• _Instructions for the task_
Locate the string "OpenSCAD" in the listing below. Copy every line where it is found.

================================

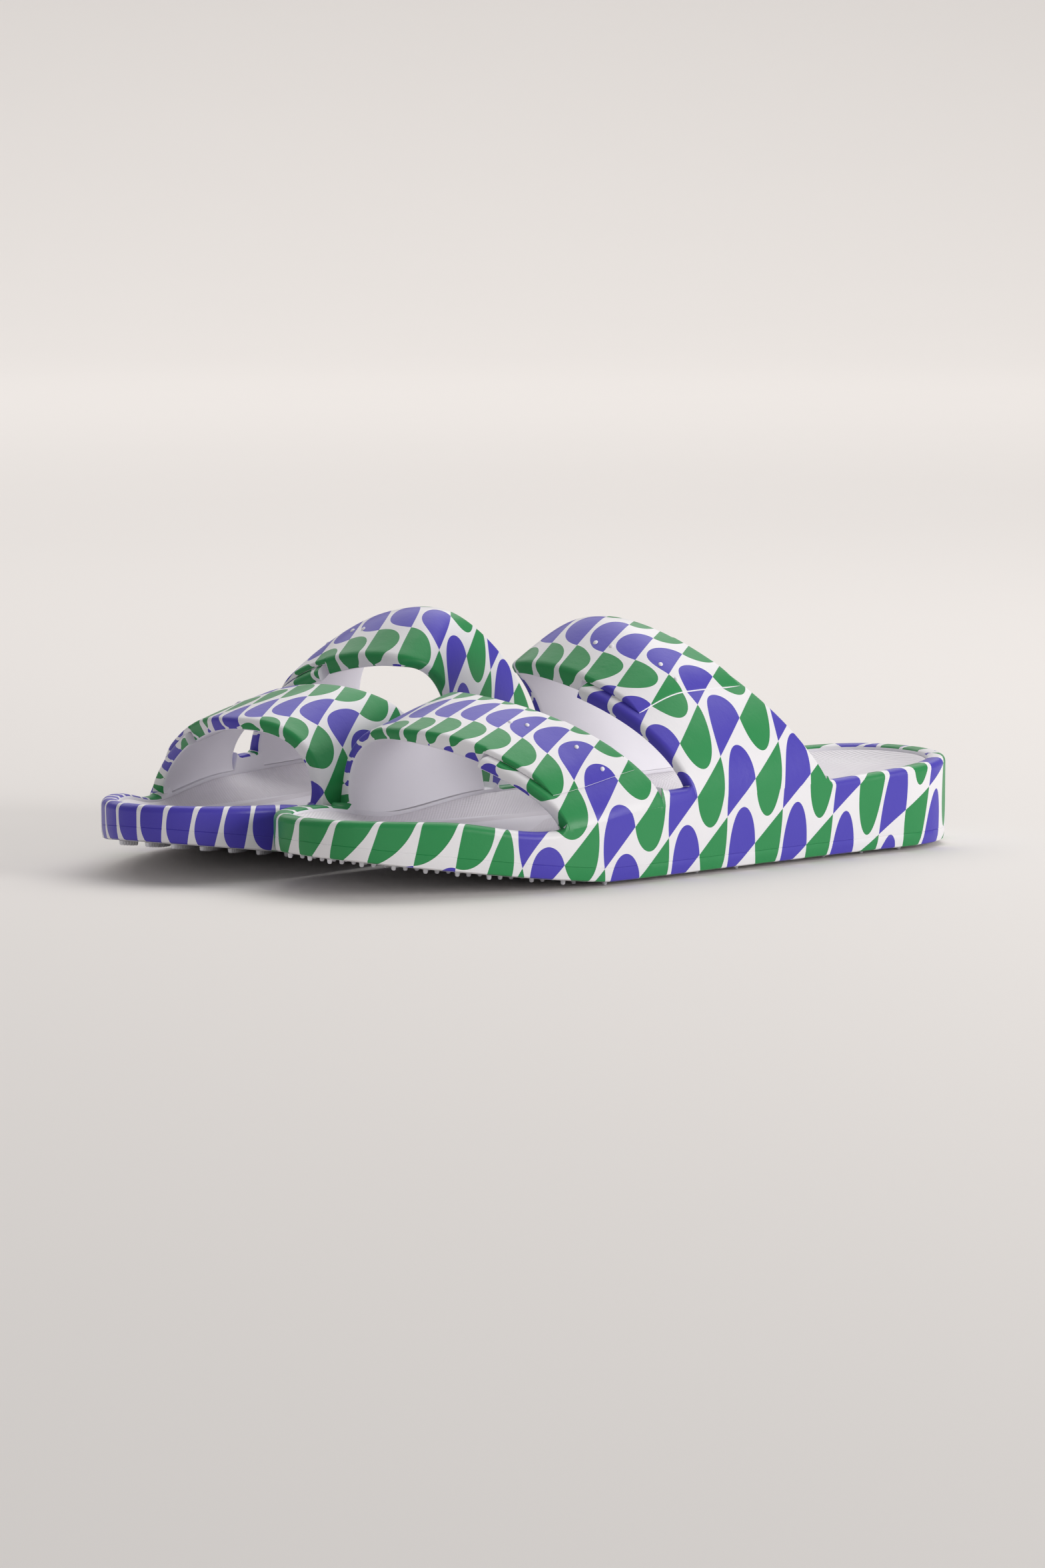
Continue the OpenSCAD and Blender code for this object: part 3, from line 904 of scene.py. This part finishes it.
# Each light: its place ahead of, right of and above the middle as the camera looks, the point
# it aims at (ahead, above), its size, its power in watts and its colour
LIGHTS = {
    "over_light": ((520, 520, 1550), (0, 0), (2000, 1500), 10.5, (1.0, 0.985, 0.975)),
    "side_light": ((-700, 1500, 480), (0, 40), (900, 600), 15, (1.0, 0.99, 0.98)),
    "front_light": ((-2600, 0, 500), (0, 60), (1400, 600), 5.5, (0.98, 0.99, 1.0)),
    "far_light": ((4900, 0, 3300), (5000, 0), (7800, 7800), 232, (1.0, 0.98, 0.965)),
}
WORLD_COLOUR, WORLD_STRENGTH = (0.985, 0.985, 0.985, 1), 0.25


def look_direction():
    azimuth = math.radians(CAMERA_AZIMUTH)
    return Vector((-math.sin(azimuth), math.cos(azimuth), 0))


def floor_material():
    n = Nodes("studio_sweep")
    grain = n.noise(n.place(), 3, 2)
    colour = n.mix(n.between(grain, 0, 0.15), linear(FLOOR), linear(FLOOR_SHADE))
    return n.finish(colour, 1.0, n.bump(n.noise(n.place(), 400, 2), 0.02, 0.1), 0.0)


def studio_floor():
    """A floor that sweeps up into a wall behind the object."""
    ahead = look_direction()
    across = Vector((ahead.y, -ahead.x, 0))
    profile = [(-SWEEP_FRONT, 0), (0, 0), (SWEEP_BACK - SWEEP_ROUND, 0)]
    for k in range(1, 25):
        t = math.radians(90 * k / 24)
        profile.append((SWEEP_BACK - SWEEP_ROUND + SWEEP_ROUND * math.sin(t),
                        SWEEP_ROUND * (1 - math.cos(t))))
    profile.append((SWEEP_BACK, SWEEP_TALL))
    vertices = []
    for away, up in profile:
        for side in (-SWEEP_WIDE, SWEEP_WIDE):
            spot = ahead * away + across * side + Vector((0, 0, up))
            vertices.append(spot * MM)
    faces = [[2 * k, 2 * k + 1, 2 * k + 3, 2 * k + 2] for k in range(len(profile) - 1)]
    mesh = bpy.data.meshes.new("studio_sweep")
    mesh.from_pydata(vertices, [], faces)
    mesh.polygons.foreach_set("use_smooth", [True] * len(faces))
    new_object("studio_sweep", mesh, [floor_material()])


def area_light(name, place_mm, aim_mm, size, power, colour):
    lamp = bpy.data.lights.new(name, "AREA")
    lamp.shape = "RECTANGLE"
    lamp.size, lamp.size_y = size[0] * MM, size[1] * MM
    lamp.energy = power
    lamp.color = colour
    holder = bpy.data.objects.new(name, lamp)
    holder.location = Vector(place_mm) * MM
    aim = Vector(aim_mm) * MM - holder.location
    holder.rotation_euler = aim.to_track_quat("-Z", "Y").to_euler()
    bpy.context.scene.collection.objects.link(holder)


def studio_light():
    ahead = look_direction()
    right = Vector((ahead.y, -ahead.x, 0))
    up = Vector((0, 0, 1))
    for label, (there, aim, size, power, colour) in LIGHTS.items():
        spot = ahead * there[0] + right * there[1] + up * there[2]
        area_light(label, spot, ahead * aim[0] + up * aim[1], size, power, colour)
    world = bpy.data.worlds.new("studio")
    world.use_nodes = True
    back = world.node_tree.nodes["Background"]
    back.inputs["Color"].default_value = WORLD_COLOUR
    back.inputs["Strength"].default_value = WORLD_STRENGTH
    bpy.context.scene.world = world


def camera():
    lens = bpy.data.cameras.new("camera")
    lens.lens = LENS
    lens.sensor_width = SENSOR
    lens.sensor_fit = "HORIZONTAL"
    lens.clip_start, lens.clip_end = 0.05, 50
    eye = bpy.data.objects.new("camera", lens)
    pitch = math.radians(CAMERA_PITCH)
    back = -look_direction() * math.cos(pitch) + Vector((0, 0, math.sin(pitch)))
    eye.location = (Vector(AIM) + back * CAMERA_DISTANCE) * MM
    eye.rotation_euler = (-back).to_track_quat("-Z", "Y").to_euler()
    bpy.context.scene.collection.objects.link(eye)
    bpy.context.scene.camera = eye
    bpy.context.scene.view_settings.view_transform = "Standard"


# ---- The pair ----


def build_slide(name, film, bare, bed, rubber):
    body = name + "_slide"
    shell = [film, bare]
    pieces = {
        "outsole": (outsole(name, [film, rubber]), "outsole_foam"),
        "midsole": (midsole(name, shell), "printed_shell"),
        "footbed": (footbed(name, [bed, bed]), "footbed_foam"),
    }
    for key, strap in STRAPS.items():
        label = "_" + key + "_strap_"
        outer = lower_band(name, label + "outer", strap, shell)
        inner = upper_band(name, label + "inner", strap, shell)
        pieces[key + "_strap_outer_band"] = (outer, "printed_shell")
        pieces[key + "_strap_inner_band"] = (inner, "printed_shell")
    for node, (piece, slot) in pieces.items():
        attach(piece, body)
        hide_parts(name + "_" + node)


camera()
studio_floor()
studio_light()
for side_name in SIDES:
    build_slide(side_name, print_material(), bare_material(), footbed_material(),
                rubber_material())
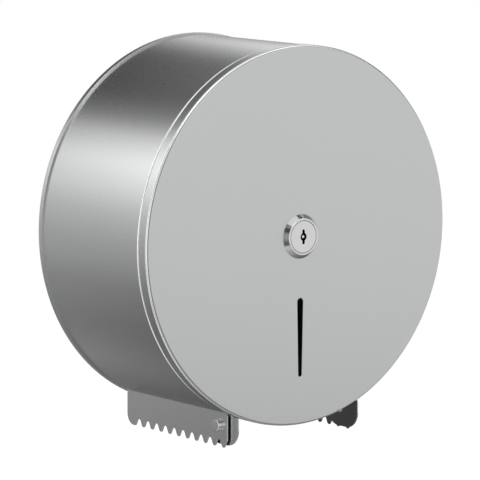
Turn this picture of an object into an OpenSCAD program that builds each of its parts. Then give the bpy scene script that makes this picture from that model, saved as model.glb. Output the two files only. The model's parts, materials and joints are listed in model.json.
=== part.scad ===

================================

• _Written solution_
Continue the OpenSCAD and Blender code for this object: part 3, from line 904 of scene.py. This part finishes it.
Turn this picture of an object into an OpenSCAD program that builds each of its parts. Then give the bpy scene script that makes this picture from that model, saved as model.glb. Output the two files only. The model's parts, materials and joints are listed in model.json.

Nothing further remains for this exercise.